If McPhee were to take in this earlier post, he might find that Bishop was once part of Bingham Canyon, or that Nigeria was in Canada, so that some parts of your television might have been joined in some other fashion a long time ago. The exception would be those nails from the Mesabi Range, because we know that the Upper Peninsula has been untroubled since the Early Pennsylvanian era when Spain, Florida and Morocco were all within walking distance of each other.

The continents have been bumping and grinding along like dancers in a packed nightclub, and on more than once occasion have left various bits of themselves with their various partners. So we might consider that today's televisions are merely returning to their roots, their places of origin, in some sense.

An interesting alternative is to think about things and places that don't move much at all cf. those that travel a lot. What are the 'object' equivalents of the Upper Midwest, and what are the equivalents of the West Indies? What object always travels far, and which almost always stay near home?



And speaking of travel, here is an interesting isochronal map of rail versus car travel times from Cambridge to everywhere else on the island. The most interesting thing is that there's an island of inaccessibility.

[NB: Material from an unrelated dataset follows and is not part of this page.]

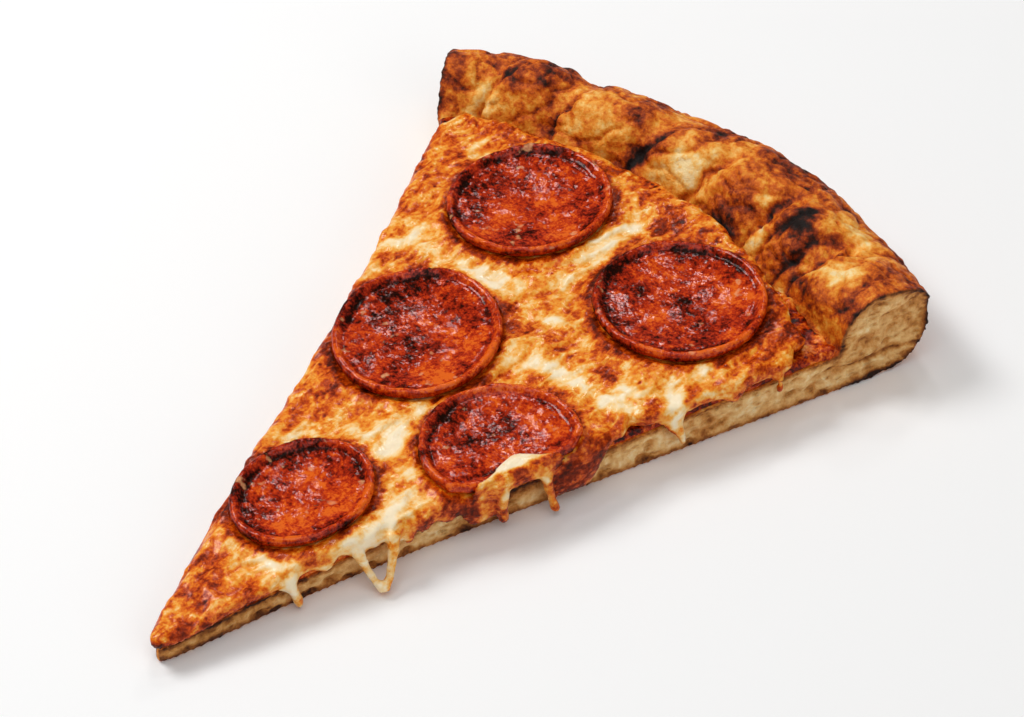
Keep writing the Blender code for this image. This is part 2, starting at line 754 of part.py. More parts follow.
def build_pepperoni(item):
    bm = bmesh.new()
    rings = []
    for share, extra, thick in ROUND_PROFILE:
        ring = []
        for i in range(ROUND_COLUMNS):
            direction = 2 * math.pi * i / ROUND_COLUMNS
            radius = edge_radius(item, direction) * share
            swell = 0.00025 * wave(share * math.cos(direction), share * math.sin(direction), 0.5, item.seed)
            z = pepperoni_under(item, radius, direction) + PEPPERONI_THICK * thick + swell * (thick > 0.9)
            ring.append(bm.verts.new(drooped_point(item, radius + extra, direction, z)))
        rings.append(ring)
    for first, second in zip(rings, rings[1:]):
        skin(bm, first, second)
    for ring, z in ((rings[0], PEPPERONI_THICK), (rings[-1], 0.0)):
        middle = bm.verts.new(drooped_point(item, 0, 0, z))
        for a, b in zip(ring, ring[1:] + ring[:1]):
            bm.faces.new((a, b, middle))
    return finished_object(item.name, bm, MEAT)


# Cheese

def cheese_back(angle):
    """Radius where the cheese ends near the rim. It draws back at the right, where sauce shows."""
    corner = CORNER_INSET * smooth_step(math.radians(11), math.radians(20), angle)
    uneven = 0.0020 * wave(angle, 0, 0.09, 1.3) + 0.0010 * wave(angle, 0, 0.03, 8.8)
    ends = smooth_step(0, 0.05, RIGHT.angle - angle) * smooth_step(0, 0.05, LEFT.angle + angle)
    return foot(angle) - CHEESE_INSET - corner + uneven * ends


def cheese_relief(x, y):
    """Lumps and strands of the melted cheese."""
    lumps = 0.0009 * wave(x, y, 0.015, 0.4) + 0.0005 * wave(x, y, 0.007, 2.9)
    strands = 0.00035 * wave(x * 0.8 + y * 0.5, (y - x * 0.6) * 0.35, 0.005, 7.1)
    return lumps + strands


def cheese_top(x, y):
    thinning = THIN_AT_TIP * math.exp(-((math.hypot(x, y) / THIN_LENGTH) ** 2))
    height = cheese_bottom(y) + CHEESE_THICK - thinning + cheese_relief(x, y)
    highest = math.inf
    for item in PEPPERONI:
        share, edge = reach(item, x, y)
        away = (share - 1) * edge
        if away > 2 * SWELL_WIDTH:
            continue
        height += SWELL * math.exp(-((away / SWELL_WIDTH) ** 2))
        direction = math.atan2(y - item.y, x - item.x)
        seat = seat_height(item) + tilt(item, x, y) - droop(item, beyond(RIGHT, x, y))[0]
        seat += pepperoni_under(item, min(share, 1) * edge, direction) - SEAT_CLEARANCE
        highest = min(highest, seat + EDGE_SLOPE * max(0.0, away))
    return min(height, highest)


def skirt_depth(part, at):
    """How far the cheese hangs below its own underside at a station."""
    if part == "back":
        return 0.0
    if part == "tip":
        return LEAST_SKIRTS["tip"]
    if part == "left":
        runs, end = LEFT_RUNS, CHEESE_END_LEFT
        least = LEAST_SKIRTS["left"] + 0.0004 * (1 + wave(at, 0, 0.008, 6.1))
    else:
        runs, end = RIGHT_RUNS, CHEESE_END
        least = LEAST_SKIRTS["right"]
    least += (LEAST_SKIRTS["tip"] - least) * (1 - smooth_step(*TIP_SKIRT_ENDS, at))
    deepest = max(depth * math.exp(-(abs((at - r) / width) ** power)) for r, depth, width, power in runs)
    return max(least, deepest) * (1 - smooth_step(end - 0.008, end, at))


def bay(station):
    """How far the edge of the cheese is moved outwards at a station."""
    bays = {"right": RIGHT_BAYS, "left": LEFT_BAYS}.get(station.part, ())
    return sum(distance * math.exp(-(((station.at - r) / width) ** 2)) for r, distance, width in bays)


def lip_width(station, depth):
    """How far the cheese stands out beyond the dough at a station."""
    if station.part == "back":
        return 0.0009
    if station.part == "tip":
        return LIPS["tip"]
    lip = LIPS[station.part] * (1 + 0.35 * wave(station.at, 0, 0.011, 9.9))
    lip = RECESS + (lip - RECESS) * smooth_step(0, 0.0012, depth)
    lip = LIPS["tip"] + (lip - LIPS["tip"]) * smooth_step(TIP_START, 0.018, station.at)
    return lip + bay(station) + 0.10 * depth


# Cross-section of the cheese's edge, from its top to the lowest point of its skirt:
# share of the height, share of the way out from the top's edge to the lip
LIP_PROFILE = ((0.07, 0.55), (0.28, 0.95), (0.58, 1.0), (0.86, 0.88))


def cheese_rows(outline):
    """Rows of points round the edge of the cheese, from its top, over the lip and back to its underside."""
    rows = [[] for _ in range(len(LIP_PROFILE) + 4)]
    depths = [skirt_depth(station.part, station.at) for station in outline]
    for number, (station, depth) in enumerate(zip(outline, depths)):
        lip = lip_width(station, depth)
        inner = min(-0.0011, lip - 0.0006)
        hangs = max(depths[number - 1], depth, depths[(number + 1) % len(depths)]) > 0.0001
        if hangs:
            lip = max(lip, HANGING_LIP)
            inner = GAP + SAUCE_BULGE
        edge = station_point(station, cheese_back, min(0.0, lip) - EDGE_ROUND)
        back_up = station_point(station, cheese_back, inner)
        lowest = station_point(station, cheese_back, (lip + inner) / 2)
        z_top = cheese_top(edge.x, edge.y)
        z_bottom = cheese_bottom(back_up.y)
        height = z_top - z_bottom + depth
        rows[0].append((edge.x, edge.y, z_top))
        start = min(0.0, lip) - EDGE_ROUND
        for row, (down, out) in zip(rows[1:], LIP_PROFILE):
            place = station_point(station, cheese_back, start + (lip - start) * out)
            row.append((place.x, place.y, z_top - height * down))
        raised = 0.0001 * (1 - min(1.0, depth / 0.0004))
        rows[-3].append((lowest.x, lowest.y, cheese_bottom(lowest.y) - depth + raised))
        rows[-2].append((back_up.x, back_up.y, z_bottom - 0.6 * depth + raised / 2))
        inset = station_point(station, cheese_back, inner - 0.0004)
        rows[-1].append((inset.x, inset.y, cheese_bottom(inset.y)))
    return rows


def run_radii(runs, end):
    """Stations along a cut, close together where the cheese runs down and wide apart elsewhere."""
    found = [TIP_START]
    while found[-1] < end:
        nearest = min(abs(found[-1] - r) / width for r, _, width, _ in runs)
        found.append(found[-1] + 0.0012 + 0.0018 * smooth_step(0.4, 1.8, nearest))
    return found[:-1] + [end]


# Rings of points under and round a round of pepperoni: share of its radius, distance beyond that, count
RINGS = ((0.42, 0, 7), (0.70, 0, 14), (0.87, 0, 24), (1, -0.0002, 32), (1, 0.0011, 32), (1, 0.0031, 26))


def pepperoni_rings(loop):
    """Rings of plan points under and round each pepperoni, so that the cheese follows its edge."""
    rings, loose = [], []
    for item in PEPPERONI:
        loose.append(Vector((item.x, item.y)))
        for share, extra, count in RINGS:
            ring = []
            for i in range(count):
                direction = 2 * math.pi * (i + 0.5) / count
                radius = edge_radius(item, direction) * share + extra
                away = Vector((math.cos(direction), math.sin(direction))) * radius
                ring.append(Vector((item.x, item.y)) + away)
            room = [p for p in ring if inside(p, loop) and min((p - q).length for q in loop) > 0.0012]
            for other in PEPPERONI:
                if other is not item:
                    room = [p for p in room if reach(other, *p)[0] > 1 or share < 1 or extra < 0]
            if len(room) == count and extra < 0.002:
                rings.append(ring)
            else:
                loose += room
    return rings, loose


def cheese_sheet():
    bm = bmesh.new()
    right, left = run_radii(RIGHT_RUNS, CHEESE_END), run_radii(LEFT_RUNS, CHEESE_END_LEFT)
    angles = steps(cut_angle(RIGHT, CHEESE_END), cut_angle(LEFT, CHEESE_END_LEFT), 0.021)[1:-1]
    outline = stations(right, angles, left, 3)
    rows = cheese_rows(outline)
    top_loop = [Vector(p[:2]) for p in rows[0]]
    rings, loose = pepperoni_rings(top_loop)
    taken = [p for ring in rings for p in ring] + loose
    grid = []
    for point in honeycomb(top_loop, CHEESE_STEP, CHEESE_STEP * 0.6):
        nearest = min((reach(item, *point)[0] - 1) * item.long for item in PEPPERONI)
        if nearest > -0.0030 and min((point - q).length for q in taken) > CHEESE_STEP * 0.62:
            grid.append(point)
    plan, faces = triangulated(top_loop, rings, loose + grid)
    verts = [row_of(bm, row) for row in rows]
    fill(bm, verts[0], plan, faces, cheese_top)
    bottom_loop = [Vector(p[:2]) for p in rows[-1]]
    plan, faces = triangulated(bottom_loop, [], honeycomb(bottom_loop, HIDDEN_STEP, HIDDEN_STEP * 0.6))
    fill(bm, verts[-1], plan, faces, lambda x, y: cheese_bottom(y))
    for first, second in zip(verts, verts[1:]):
        skin(bm, first, second)
    return bm


def tube(path):
    """A closed round strand through (point, radius) places, with rounded ends."""
    bm = bmesh.new()
    points = [point for point, _ in path]
    first = points[0] + (points[0] - points[1]).normalized() * path[0][1] * 0.5
    last = points[-1] + (points[-1] - points[-2]).normalized() * path[-1][1] * 0.8
    rings = []
    for i, (point, radius) in enumerate(path):
        ahead = points[min(i + 1, len(points) - 1)] - points[max(i - 1, 0)]
        turn = Vector((0, 0, 1)).rotation_difference(ahead)
        ring = []
        for k in range(STRAND_COLUMNS):
            angle = 2 * math.pi * k / STRAND_COLUMNS
            ring.append(bm.verts.new(point + turn @ Vector((math.cos(angle), math.sin(angle), 0)) * radius))
        rings.append(ring)
    for a, b in zip(rings, rings[1:]):
        skin(bm, a, b)
    for ring, place in ((rings[0], first), (rings[-1], last)):
        middle = bm.verts.new(place)
        for a, b in zip(ring, ring[1:] + ring[:1]):
            bm.faces.new((a, b, middle))
    return bm


def strand(path):
    places = []
    for r, out, height, radius in path:
        point = cut_point(RIGHT, r, out)
        places.append((Vector((point.x, point.y, height)), radius))
    return tube(places)


def flow_section(item, direction, bare, width, hang):
    """Points round the cheese that wraps the edge of a round, as (radius, height above the seat)."""
    edge = edge_radius(item, direction)
    below = pepperoni_under(item, edge, direction)
    above = below + PEPPERONI_THICK + 0.00045
    found = []
    for i in range(4):
        share = bare + (0.995 - bare) * i / 3
        lift = 0.00045 + (0.00015 if share > 0.9 else 0)
        found.append((edge * share, pepperoni_under(item, edge * share, direction) + PEPPERONI_THICK + lift))
    found += [
        (edge + 0.00065, above - 0.0007),
        (edge + 0.00070, below - 0.8 * hang),
        (edge + 0.00070 + 0.5 * width, below - hang - 0.0003),
        (edge + 0.00070 + width, below - 0.3 * hang),
        (edge + 0.00070 + 0.75 * width, above + 0.1 * FLOW_THICK),
        (edge + 0.0003, above + 0.9 * FLOW_THICK),
    ]
    inner = edge * (bare + (0.995 - bare) * 0.35)
    lift = 0.00045 + FLOW_THICK
    found.append((inner, pepperoni_under(item, inner, direction) + PEPPERONI_THICK + lift))
    found.append((edge * bare - 0.0003, found[0][1] + 0.0004))
    return found


def flow_over(item):
    """The cheese that has flowed over the straight edge of the cut round."""
    bm = bmesh.new()
    rings = []
    for degrees, bare, width, hang in FLOW:
        direction = math.radians(degrees)
        section = flow_section(item, direction, bare, width, hang)
        rings.append([bm.verts.new(drooped_point(item, radius, direction, z)) for radius, z in section])
    for a, b in zip(rings, rings[1:]):
        skin(bm, a, b)
    for ring in (rings[0], rings[-1]):
        bm.faces.new(ring)
    return bm


def build_cheese():
    """One solid: the sheet with its skirts, the strands, and the cheese over the cut round."""
    cheese = finished_object("cheese", cheese_sheet(), CHEESE)
    pieces = [strand(path) for path in STRANDS]
    pieces += [flow_over(item) for item in PEPPERONI if item.is_cut]
    group = bpy.data.collections.new("cheese pieces")
    bpy.context.scene.collection.children.link(group)
    for number, piece in enumerate(pieces):
        obj = finished_object(f"cheese_piece_{number}", piece, CHEESE)
        bpy.context.scene.collection.objects.unlink(obj)
        group.objects.link(obj)
    union = cheese.modifiers.new("join", "BOOLEAN")
    union.operation = "UNION"
    union.operand_type = "COLLECTION"
    union.collection = group
    union.solver = "EXACT"
    evaluated = cheese.evaluated_get(bpy.context.evaluated_depsgraph_get())
    joined = bpy.data.meshes.new_from_object(evaluated)
    cheese.modifiers.clear()
    cheese.data = joined
    for obj in list(group.objects):
        bpy.data.objects.remove(obj)
    return cheese


def main():
    clear_scene()
    build_dough()
    build_sauce()
    build_cheese()
    for item in PEPPERONI:
        build_pepperoni(item)


main()
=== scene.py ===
"""Looks of the slice of pepperoni pizza: finely meshed food with baked, melted and oily surfaces, soft light
from the upper left and a white ground. Metres, +Z up.

Places on the slice count from the point where its two cuts would meet. r is the distance from there, and an
angle is measured from the slice's own axis, positive to the right. The tables of places are in millimetres.

Each food has a tone at each point, where 0 gives the palest of its colours and 1 the darkest. A seed is a
number that picks one of the patterns of a kind of noise.
"""

import itertools
import math
from types import SimpleNamespace

import bmesh
import bpy
import numpy as np
from mathutils import Matrix, Vector, kdtree


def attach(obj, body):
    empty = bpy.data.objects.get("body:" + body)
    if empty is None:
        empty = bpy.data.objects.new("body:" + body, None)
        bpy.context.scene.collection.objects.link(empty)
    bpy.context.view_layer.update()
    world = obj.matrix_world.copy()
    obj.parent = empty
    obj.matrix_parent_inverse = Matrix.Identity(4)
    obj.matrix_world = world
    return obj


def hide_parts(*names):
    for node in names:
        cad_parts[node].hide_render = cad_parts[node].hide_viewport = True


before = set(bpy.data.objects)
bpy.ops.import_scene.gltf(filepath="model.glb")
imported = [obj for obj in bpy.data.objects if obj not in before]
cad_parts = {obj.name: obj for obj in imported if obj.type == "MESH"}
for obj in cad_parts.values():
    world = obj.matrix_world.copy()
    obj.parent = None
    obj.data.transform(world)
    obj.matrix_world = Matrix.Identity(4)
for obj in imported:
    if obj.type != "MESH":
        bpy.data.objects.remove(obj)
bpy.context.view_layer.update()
scene = bpy.context.scene

MM = 0.001
ORIGIN_FROM_TIP = 0.105  # the frame's origin lies this far up the slice

# Camera
CAMERA_AZIMUTH = math.radians(39.96)
CAMERA_ELEVATION = math.radians(42.0)
CAMERA_DISTANCE = 0.9425
CAMERA_TARGET = Vector((0.00647, 0.00773, 0.010))
FOCAL_LENGTH = 150
SENSOR_WIDTH = 36

# Angles of the cuts, in radians
RIGHT_CUT = math.radians(21.2)
LEFT_CUT = math.radians(19.5)

# r of the rim's foot, crest and outside, and of the end of the cheese, where the sauce begins to show
RIM_FOOT = 0.1714
RIM_CREST = 0.1868
RIM_OUTSIDE = 0.197
SAUCE_HIDDEN = 0.160
SAUCE_SHOWS = 0.168

# Height of the dough's flat top at the tip, and how much higher it is at the rim
TOP_AT_TIP = 0.0036
TOP_RISE = 0.0070

# How far inside the planes of the cuts the cut faces may lie, from surely to at most
CUT_FACE_DEPTHS = (0.011, 0.014)

# The fold in the rim's cut faces, and where cheese has flowed down over the right-hand cut, under which the
# crumb is painted darker as shade
FOLD_HEIGHT = 0.0056
FOLD_WIDTH = 0.0005
FLOW_R = 0.091
FLOW_WIDTH = 0.009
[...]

Hawick, about 50 miles south of Edinburgh and 40 miles northeast of Carlisle, cannot be reached by public transport/taxi in less than one hour from the nearest train station. This is a relative inaccessibility, of course, but prompts the thought that there must be such islands of each place in relation to another, and of each place in relation to an object. How many goods in Hawick have never left town, and as McPhee is indicating, how many goods have been assembled from the most diverse number of places and gone travelling around before alighting, or passing through, Hawick?